Saturday, December 16, 2017

Manga Review: Helter Skelter

As I begin to slowly lose touch with everything that used to mean the world to me, I searched for something to rekindle the obsession. I ended up finding a josei award winning manga titled Helter Skelter, art and story by Kyoko Okazaki. While I've found other manga to read since my natural hiatus from watching anime the last couple months this one stood out as being a physiological thriller that analyzes the pressure of society and its possible repercussions of giving into them.

While I'd love to create a post analyzing Okazaki's most renowned work in her hayday of manga making leading to a research assignment on Japanese social society in the 90's, for now I'm just going to review her manga.

The overall summary is that it's a manga about a famous woman named Ririko. Ririko is at the top of her career and is considered one of the most, if not the most, beautiful woman in Japan. Little does the world know, it's all fake. Multiple, full body plastic surgeries, led to her beauty but also her body's decay. In order to maintain her appearance and her body, multiple touch up procedures and additional surgeries are necessary. Her deteriorating mental and physical state because of this leads her  manipulative personality, controlling and using those around her.

Upfront you can tell that it's going to be social commentary about Japan in the time period it was made. The main idea, beauty is only skin deep. This ideal is rampade through the story. It exists in Ririko who suffers in her pursuit to prettiness, in her assistant who suffers because she was dazzled by a beautiful woman who leads her down a path of destruction, and through Ririko's replacement when she is becoming more and more irrelevant. The story is character driven rather than plot driven.

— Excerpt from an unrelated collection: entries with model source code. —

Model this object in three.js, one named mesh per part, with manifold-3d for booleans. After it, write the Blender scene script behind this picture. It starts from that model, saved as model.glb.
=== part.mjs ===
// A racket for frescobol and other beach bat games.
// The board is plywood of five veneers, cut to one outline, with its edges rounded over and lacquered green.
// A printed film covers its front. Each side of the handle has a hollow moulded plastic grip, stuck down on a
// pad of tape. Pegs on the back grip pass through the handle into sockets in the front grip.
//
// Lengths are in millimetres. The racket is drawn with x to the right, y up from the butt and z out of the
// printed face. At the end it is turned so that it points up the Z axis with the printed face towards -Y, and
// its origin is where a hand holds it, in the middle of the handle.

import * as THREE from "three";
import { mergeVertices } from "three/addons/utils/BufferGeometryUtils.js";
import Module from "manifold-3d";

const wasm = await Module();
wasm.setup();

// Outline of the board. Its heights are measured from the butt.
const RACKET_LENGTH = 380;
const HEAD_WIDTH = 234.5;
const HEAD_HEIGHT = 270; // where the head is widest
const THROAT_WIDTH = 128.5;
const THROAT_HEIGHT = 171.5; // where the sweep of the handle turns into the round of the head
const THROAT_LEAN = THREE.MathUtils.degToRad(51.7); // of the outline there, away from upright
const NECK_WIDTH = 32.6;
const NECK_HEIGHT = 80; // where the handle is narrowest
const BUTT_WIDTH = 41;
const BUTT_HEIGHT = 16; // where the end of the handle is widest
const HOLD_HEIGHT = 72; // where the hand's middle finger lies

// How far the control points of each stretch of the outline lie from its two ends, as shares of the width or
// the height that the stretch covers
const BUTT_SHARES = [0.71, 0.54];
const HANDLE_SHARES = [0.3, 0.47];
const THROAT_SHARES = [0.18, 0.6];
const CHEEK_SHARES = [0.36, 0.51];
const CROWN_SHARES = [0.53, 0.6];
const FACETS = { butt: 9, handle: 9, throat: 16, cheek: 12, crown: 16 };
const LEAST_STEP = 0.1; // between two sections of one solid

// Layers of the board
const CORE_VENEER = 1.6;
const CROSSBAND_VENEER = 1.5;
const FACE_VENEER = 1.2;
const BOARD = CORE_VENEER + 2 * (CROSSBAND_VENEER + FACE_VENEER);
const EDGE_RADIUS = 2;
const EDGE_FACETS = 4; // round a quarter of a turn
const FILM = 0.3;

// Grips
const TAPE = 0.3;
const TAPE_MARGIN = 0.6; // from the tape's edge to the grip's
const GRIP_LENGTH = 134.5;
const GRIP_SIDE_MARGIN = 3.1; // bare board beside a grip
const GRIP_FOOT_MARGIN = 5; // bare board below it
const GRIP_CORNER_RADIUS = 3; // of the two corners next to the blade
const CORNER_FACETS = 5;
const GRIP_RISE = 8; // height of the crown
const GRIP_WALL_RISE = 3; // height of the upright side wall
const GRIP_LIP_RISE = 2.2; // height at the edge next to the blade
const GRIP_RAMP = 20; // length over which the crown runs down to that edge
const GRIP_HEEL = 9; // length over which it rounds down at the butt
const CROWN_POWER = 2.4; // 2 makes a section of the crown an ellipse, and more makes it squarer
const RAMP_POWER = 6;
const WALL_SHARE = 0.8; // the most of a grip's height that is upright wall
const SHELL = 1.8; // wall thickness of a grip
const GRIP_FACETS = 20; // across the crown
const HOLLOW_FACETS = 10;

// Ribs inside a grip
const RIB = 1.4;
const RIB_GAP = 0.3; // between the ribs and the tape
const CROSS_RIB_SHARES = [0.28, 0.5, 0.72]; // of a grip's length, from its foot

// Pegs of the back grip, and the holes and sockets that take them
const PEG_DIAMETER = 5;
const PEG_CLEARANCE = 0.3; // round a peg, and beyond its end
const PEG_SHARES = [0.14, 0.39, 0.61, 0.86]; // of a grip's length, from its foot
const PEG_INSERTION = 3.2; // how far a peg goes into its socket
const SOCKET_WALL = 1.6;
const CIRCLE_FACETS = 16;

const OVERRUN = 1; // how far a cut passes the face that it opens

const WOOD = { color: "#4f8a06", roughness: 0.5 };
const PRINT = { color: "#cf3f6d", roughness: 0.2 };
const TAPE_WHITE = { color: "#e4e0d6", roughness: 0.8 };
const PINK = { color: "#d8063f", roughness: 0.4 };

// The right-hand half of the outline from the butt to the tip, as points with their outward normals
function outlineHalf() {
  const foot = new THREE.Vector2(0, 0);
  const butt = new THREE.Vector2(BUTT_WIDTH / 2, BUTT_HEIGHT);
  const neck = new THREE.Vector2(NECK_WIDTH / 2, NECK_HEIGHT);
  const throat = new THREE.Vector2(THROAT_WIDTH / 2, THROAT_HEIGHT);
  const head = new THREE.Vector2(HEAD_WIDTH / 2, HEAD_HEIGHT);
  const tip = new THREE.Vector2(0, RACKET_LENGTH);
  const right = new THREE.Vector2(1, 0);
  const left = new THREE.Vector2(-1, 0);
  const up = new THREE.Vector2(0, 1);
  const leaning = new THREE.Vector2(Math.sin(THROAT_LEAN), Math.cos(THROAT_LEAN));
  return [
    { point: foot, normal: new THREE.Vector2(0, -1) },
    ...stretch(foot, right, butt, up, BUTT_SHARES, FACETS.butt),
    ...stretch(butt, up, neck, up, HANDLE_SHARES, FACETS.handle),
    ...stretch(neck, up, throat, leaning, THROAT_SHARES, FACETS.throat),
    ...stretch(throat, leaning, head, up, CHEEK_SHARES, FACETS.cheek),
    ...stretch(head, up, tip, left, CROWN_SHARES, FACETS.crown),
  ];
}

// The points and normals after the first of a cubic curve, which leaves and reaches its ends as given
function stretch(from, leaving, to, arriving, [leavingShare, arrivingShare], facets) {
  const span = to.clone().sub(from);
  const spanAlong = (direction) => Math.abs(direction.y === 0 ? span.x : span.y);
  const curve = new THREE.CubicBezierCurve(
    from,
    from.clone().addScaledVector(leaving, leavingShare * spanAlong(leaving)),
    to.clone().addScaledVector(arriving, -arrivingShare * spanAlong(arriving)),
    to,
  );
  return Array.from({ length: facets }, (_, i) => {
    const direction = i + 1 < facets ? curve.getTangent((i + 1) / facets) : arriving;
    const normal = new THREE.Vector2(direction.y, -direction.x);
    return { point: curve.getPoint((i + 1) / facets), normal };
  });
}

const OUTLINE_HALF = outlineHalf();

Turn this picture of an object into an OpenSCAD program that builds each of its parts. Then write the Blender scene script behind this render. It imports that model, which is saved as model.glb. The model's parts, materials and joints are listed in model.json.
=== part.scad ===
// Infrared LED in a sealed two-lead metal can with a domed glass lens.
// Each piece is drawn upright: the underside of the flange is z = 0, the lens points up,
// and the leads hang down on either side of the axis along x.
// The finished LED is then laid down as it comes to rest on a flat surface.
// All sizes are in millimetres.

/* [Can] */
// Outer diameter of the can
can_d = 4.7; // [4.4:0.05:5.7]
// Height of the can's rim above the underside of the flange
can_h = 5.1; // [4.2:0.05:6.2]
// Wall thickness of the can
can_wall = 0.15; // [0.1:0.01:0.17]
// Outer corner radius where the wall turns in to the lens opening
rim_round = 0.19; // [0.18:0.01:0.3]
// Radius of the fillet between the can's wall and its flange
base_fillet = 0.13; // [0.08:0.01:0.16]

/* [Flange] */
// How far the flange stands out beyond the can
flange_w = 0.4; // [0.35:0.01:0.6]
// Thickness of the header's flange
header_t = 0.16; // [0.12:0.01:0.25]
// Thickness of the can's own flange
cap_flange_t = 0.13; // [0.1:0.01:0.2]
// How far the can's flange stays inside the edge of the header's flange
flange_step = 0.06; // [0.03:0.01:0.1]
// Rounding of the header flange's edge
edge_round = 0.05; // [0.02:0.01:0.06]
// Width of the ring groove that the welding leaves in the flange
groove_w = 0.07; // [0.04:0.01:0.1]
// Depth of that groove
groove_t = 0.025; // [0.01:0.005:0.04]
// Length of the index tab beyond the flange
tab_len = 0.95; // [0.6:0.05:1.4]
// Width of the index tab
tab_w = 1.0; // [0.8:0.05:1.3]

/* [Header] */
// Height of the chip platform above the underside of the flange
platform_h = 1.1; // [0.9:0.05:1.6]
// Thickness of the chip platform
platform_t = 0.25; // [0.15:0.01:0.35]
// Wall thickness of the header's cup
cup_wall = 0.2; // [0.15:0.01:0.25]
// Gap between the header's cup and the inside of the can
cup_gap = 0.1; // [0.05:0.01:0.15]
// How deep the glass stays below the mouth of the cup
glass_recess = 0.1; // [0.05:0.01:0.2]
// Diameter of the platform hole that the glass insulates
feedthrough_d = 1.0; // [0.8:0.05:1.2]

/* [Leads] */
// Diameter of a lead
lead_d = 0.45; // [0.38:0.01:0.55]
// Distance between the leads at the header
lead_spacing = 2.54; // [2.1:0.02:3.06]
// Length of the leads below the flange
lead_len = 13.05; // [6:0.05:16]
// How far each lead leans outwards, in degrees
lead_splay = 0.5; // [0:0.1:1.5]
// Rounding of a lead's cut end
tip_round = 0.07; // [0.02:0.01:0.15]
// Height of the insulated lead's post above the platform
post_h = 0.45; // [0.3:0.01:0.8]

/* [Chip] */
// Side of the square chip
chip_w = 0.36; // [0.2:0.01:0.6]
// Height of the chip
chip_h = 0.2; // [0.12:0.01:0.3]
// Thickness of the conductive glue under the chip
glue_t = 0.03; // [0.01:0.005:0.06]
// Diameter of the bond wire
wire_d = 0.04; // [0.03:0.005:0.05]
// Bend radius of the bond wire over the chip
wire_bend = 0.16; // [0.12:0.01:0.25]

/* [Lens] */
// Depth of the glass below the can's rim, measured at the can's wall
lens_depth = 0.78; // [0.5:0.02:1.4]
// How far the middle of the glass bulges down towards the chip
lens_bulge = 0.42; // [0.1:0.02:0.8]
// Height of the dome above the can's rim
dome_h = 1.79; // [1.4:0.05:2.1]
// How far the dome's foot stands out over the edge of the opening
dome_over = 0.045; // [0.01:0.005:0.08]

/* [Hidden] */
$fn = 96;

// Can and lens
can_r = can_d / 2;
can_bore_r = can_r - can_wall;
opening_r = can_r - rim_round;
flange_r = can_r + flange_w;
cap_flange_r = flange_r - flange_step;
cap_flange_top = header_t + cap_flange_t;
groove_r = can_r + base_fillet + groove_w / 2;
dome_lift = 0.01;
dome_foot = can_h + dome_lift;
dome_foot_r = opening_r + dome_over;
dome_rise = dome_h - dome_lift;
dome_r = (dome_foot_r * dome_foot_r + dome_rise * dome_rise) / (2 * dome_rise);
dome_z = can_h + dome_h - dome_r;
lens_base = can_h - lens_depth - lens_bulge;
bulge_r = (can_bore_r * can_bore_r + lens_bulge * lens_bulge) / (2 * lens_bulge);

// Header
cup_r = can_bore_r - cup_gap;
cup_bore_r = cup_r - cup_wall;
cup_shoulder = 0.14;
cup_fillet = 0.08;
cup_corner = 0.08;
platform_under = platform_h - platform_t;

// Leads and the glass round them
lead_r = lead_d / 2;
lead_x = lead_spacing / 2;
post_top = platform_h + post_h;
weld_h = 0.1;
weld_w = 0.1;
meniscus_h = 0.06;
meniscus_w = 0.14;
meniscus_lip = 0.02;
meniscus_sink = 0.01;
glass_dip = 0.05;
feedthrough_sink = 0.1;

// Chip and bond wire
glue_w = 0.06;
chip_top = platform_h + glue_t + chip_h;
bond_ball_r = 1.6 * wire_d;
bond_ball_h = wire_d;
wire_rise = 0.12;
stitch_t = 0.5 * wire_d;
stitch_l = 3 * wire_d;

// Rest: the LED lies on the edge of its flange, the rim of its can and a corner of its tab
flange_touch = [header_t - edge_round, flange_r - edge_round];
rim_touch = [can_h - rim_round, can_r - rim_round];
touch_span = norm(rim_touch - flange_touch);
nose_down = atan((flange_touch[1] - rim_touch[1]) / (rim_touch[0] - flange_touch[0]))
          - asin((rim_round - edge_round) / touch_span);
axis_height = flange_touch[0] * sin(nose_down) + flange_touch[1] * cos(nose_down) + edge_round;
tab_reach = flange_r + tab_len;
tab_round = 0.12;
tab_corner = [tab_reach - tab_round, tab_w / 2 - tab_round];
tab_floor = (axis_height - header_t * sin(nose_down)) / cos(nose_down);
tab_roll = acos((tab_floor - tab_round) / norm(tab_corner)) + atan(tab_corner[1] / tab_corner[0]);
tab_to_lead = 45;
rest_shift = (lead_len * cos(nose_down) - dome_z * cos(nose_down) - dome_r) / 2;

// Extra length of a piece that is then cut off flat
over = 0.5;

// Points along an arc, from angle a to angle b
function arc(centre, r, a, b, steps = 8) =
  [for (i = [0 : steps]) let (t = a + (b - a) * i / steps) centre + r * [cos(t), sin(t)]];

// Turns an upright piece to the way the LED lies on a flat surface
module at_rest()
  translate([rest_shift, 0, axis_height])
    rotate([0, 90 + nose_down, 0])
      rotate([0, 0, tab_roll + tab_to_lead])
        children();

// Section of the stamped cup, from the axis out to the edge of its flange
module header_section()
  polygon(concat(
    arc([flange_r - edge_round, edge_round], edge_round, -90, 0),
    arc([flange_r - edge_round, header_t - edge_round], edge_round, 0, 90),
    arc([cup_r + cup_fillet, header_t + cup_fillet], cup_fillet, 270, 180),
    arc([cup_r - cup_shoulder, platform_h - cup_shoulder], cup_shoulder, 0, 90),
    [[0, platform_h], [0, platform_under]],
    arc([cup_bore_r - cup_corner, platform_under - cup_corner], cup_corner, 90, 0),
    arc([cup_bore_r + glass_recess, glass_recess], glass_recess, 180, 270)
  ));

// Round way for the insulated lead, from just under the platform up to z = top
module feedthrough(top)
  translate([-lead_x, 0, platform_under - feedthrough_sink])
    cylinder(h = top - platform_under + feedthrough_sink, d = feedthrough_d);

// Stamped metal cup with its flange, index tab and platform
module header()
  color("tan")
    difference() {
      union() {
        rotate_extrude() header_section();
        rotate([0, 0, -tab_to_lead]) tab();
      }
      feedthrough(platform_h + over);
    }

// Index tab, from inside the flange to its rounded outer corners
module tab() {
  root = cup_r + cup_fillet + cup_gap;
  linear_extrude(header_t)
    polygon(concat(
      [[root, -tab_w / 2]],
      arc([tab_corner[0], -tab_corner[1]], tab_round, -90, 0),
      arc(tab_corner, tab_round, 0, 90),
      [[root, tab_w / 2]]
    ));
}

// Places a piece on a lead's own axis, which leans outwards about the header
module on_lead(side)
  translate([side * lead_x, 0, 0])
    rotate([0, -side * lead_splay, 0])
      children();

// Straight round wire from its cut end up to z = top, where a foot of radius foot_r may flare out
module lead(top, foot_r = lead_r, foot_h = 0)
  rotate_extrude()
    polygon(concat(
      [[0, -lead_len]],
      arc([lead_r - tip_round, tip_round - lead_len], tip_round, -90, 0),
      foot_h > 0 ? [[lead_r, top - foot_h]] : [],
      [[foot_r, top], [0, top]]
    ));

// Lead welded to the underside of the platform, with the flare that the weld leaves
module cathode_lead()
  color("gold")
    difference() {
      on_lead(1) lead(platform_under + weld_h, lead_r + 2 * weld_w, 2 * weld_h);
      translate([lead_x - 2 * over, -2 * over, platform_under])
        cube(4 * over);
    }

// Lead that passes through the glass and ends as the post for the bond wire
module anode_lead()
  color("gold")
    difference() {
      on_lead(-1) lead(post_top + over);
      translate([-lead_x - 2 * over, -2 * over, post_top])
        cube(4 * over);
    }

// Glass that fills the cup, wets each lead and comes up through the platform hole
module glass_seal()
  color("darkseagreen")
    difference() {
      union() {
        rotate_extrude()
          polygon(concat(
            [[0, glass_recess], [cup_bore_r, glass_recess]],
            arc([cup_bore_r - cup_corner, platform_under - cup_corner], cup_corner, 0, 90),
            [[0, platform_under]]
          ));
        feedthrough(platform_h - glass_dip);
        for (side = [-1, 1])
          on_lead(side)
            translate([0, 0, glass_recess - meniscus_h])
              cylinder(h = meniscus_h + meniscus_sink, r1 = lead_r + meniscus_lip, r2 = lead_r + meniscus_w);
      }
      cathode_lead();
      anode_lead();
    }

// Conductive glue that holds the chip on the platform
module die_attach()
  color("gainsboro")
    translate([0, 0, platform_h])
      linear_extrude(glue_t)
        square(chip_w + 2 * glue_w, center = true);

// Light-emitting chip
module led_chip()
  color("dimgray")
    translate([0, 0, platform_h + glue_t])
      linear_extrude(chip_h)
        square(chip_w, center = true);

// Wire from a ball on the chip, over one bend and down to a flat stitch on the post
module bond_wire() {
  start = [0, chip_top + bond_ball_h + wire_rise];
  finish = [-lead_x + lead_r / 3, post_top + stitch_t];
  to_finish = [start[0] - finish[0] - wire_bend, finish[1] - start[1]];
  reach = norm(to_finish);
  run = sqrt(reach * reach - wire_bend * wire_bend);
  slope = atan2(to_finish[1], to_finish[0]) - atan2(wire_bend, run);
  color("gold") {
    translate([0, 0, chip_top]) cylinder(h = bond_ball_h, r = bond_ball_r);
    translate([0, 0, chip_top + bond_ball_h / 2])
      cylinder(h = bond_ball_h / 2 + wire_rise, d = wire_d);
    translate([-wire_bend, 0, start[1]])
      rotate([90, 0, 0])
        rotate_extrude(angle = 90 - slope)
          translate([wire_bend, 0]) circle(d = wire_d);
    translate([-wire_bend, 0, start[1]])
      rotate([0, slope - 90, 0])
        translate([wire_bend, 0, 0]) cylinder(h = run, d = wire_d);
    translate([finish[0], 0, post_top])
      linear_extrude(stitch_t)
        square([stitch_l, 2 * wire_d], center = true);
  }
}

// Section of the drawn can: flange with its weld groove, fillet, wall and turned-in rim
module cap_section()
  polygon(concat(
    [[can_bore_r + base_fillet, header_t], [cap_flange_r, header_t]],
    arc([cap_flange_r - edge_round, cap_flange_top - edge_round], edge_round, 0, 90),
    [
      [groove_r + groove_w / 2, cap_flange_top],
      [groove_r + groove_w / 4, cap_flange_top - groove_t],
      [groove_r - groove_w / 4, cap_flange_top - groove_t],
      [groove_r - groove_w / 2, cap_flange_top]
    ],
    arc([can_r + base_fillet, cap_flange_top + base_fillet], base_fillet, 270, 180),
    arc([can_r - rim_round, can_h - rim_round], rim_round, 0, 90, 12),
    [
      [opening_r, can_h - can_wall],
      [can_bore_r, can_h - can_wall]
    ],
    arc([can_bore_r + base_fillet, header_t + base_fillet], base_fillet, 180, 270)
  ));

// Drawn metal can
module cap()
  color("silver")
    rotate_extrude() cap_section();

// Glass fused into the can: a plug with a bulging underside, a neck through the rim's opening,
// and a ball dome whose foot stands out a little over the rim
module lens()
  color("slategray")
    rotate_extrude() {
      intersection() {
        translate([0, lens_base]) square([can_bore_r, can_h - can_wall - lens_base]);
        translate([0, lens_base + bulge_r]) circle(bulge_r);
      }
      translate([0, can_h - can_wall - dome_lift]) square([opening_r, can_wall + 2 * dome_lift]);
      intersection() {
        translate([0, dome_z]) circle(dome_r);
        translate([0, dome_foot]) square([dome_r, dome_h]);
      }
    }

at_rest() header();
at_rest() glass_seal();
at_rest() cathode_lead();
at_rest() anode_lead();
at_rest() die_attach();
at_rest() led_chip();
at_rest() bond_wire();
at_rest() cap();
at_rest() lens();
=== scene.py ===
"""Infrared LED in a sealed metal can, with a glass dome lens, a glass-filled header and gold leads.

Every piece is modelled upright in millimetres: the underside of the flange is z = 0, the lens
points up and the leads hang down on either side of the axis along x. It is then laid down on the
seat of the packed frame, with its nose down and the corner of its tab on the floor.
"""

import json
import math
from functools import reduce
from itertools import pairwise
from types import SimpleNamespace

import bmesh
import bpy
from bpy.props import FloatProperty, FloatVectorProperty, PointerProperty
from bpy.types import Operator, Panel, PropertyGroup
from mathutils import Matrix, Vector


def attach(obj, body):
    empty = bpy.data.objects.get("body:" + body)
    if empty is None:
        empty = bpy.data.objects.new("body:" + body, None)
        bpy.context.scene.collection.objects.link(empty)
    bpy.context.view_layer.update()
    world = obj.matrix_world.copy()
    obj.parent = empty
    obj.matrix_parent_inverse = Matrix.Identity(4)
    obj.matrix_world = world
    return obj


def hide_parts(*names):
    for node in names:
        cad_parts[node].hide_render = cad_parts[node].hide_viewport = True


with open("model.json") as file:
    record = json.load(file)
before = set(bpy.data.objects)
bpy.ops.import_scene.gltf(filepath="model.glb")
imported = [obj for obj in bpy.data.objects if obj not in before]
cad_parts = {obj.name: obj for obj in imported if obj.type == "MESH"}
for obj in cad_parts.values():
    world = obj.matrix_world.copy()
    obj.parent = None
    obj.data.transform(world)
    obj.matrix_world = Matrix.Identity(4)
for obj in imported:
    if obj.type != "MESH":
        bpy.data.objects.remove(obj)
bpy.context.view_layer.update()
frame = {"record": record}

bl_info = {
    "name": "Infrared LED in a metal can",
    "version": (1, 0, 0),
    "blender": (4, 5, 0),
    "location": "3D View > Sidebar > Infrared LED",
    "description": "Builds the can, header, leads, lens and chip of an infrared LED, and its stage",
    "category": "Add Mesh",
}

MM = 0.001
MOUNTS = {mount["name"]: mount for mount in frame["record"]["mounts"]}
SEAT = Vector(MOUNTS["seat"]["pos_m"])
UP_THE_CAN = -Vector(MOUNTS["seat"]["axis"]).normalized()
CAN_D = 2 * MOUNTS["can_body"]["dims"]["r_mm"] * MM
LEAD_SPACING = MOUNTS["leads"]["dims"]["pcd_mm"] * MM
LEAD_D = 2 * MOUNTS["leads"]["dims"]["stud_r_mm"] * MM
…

The art reflects the world she wants to show. In the manga even the beautiful characters are overexaggerateed. The features in the characters aren't made to be super pretty and hyped up like in most shoujos where even the regular girls are the prettiest people you could imagine, but like in Flower of Evil and in other joesi and seinen comics where everyone just looks vaguely normal. Maybe slightly more appealing than others but essential they all had the same thing. Distinguishing features exist on characters by themselves while Ririko has everything. She has a small, round nose, long, slim arms and legs,  is bony and is tall. She looks fake and altered.

Ririko is pegged as a beautiful, innocent person but she is deeply manipulative and strangely strong while being a bit pathetic. While having very evident breakdowns throughout the story, she also tends to be the strongest person, only second to the woman who catered to her personality and wish to be beautiful. It's interesting because she calls her mother, which she is not. But she calls her mother to signify that she is her creator. But we'll paddle back to her in a little bit. Ririko controls the weak willed people around her easily. She brings her assistant on board to her almost immediately just by showing her attention. Her stylists all cater to every whim and her producers refuse to upset for fear of her falling apart. It doesn't help of course. Ririko is already too far gone at the beginning of the manga and at the end. Her one fear is disappearing, becoming unimportant. So she manipulates the people around her so that she is the center of their attention. In the end, she got what she wanted, she became an enigma, and a myth. But I won't get into that for fear of spoilers.

Now onto the other characters! Two of the most interesting second to Ririko is mother and the assistant. While originally, the assistant was a upfront girl with her life controlled, once she started working for Ririko it all of sudden unravelled. She became weak, and in complete control of Ririko to do as she wanted. This ultimatley led to Ririko's downfall, but it was interesting to watch a person succumb to something that they originally did not believe in or believed to be taboo. Mother, Ririko's caretaker and producer, is also interesting. She uses Ririko the way Ririko uses others. She matches Ririko's personality in the way that she treats people showing that that's where she got it from. It's also later shown that Ririko wasn't always a terrible person in the pursuit of being pretty when her innocent and chubby little sister is brought it.


Altogether, the manga showcases a lot of different plot elements through the characters. The characters show how manipulative things can be and how superficiality is useless. Overall, it's a great manga and worth the read.